We can really help those guys increase the daily usage of their cards and draw their cardholders back to their stores by embedding loyalty within their wallets.
If you had a magic wand, what one thing would you change in the banking and/or FinTech sector?
FIs are under extreme scrutiny – so onboarding new category-defining products is lengthy – I wish there was a way to accelerate adoption. And from a consumer PoV – I wish there were more tools helping me optimise the way I use my payments options.
What is your message for the larger players in the Financial Services marketplace?
Consumers are expecting consumer-level UI/UX, FIs cannot do it by themselves given understandable constraints – so ideally FIs could offer test-beds for new products – to analyse and deploy faster.
Where do you get your Financial Services/FinTech industry news from?
I get my news from LinkedIn industry players and Fintech Business Weekly.
Can you list 3 people you rate from the FinTech and/or Financial Services sector that we should be following on LinkedIn, and why?
What FinTech services (and/or apps) do you personally use?
As a consumer:
- Apple Pay
- Click2Pay
- PayPal
- Coinbase
- Revolut
- Credit Karma
What’s the best new FinTech product or service you’ve seen recently?
Check out: https://www.getsequence.io/ – money router
Finally, let’s talk predictions.
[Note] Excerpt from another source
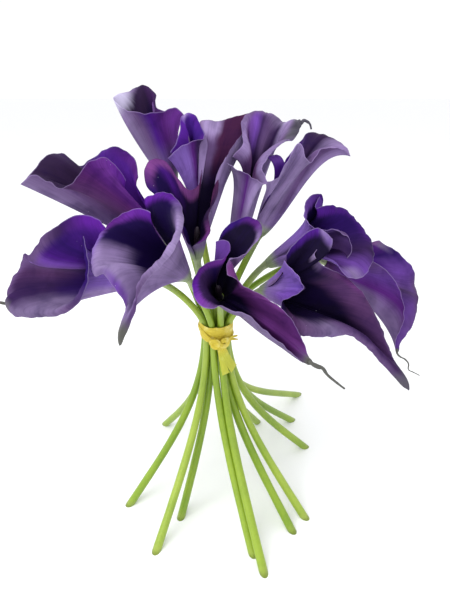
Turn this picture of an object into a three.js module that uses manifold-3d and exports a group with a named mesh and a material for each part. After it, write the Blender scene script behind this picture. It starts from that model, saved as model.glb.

What trends do you think are going to define the next few years in the FinTech sector?
- AI and ML: Improve data analysis, fraud detection, and customer service, making financial decisions smarter and services more personalised.
- Digital Banks: Online-only banks
- RegTech: Simplify regulatory compliance
- Embedded Finance: Companies integrate banking services into their own
Thank you for taking the time to participate, Oz!